Fischer Appl RiBGH Prof. Dr. Schmitt ist wegen Urlaubs an der Unterschriftsleistung gehindert. Fischer Krehl Eschelbach
Annotations
(1) Erachtet das Revisionsgericht die Vorschriften über die Einlegung der Revision oder die über die Anbringung der Revisionsanträge nicht für beobachtet, so kann es das Rechtsmittel durch Beschluß als unzulässig verwerfen.
(2) Das Revisionsgericht kann auf einen Antrag der Staatsanwaltschaft, der zu begründen ist, auch dann durch Beschluß entscheiden, wenn es die Revision einstimmig für offensichtlich unbegründet erachtet.
(3) Die Staatsanwaltschaft teilt den Antrag nach Absatz 2 mit den Gründen dem Beschwerdeführer mit. Der Beschwerdeführer kann binnen zwei Wochen eine schriftliche Gegenerklärung beim Revisionsgericht einreichen.
(4) Erachtet das Revisionsgericht die zugunsten des Angeklagten eingelegte Revision einstimmig für begründet, so kann es das angefochtene Urteil durch Beschluß aufheben.

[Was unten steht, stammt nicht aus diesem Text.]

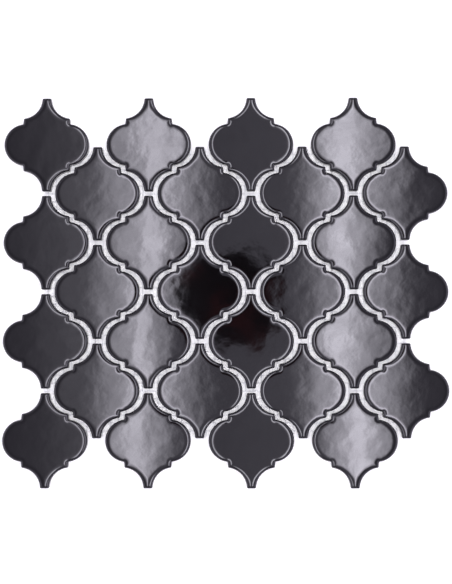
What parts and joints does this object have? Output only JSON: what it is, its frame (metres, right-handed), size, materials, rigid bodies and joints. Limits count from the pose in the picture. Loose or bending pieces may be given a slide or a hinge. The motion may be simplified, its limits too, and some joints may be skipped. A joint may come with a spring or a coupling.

(5) Wendet das Revisionsgericht Absatz 1, 2 oder 4 nicht an, so entscheidet es über das Rechtsmittel durch Urteil.
Hat eine Person den Hang, alkoholische Getränke oder andere berauschende Mittel im Übermaß zu sich zu nehmen, und wird sie wegen einer rechtswidrigen Tat, die sie im Rausch begangen hat oder die auf ihren Hang zurückgeht, verurteilt oder nur deshalb nicht verurteilt, weil ihre Schuldunfähigkeit erwiesen oder nicht auszuschließen ist, so soll das Gericht die Unterbringung in einer Entziehungsanstalt anordnen, wenn die Gefahr besteht, dass sie infolge ihres Hanges erhebliche rechtswidrige Taten begehen wird. Die Anordnung ergeht nur, wenn eine hinreichend konkrete Aussicht besteht, die Person durch die Behandlung in einer Entziehungsanstalt innerhalb der Frist nach § 67d Absatz 1 Satz 1 oder 3 zu heilen oder über eine erhebliche Zeit vor dem Rückfall in den Hang zu bewahren und von der Begehung erheblicher rechtswidriger Taten abzuhalten, die auf ihren Hang zurückgehen.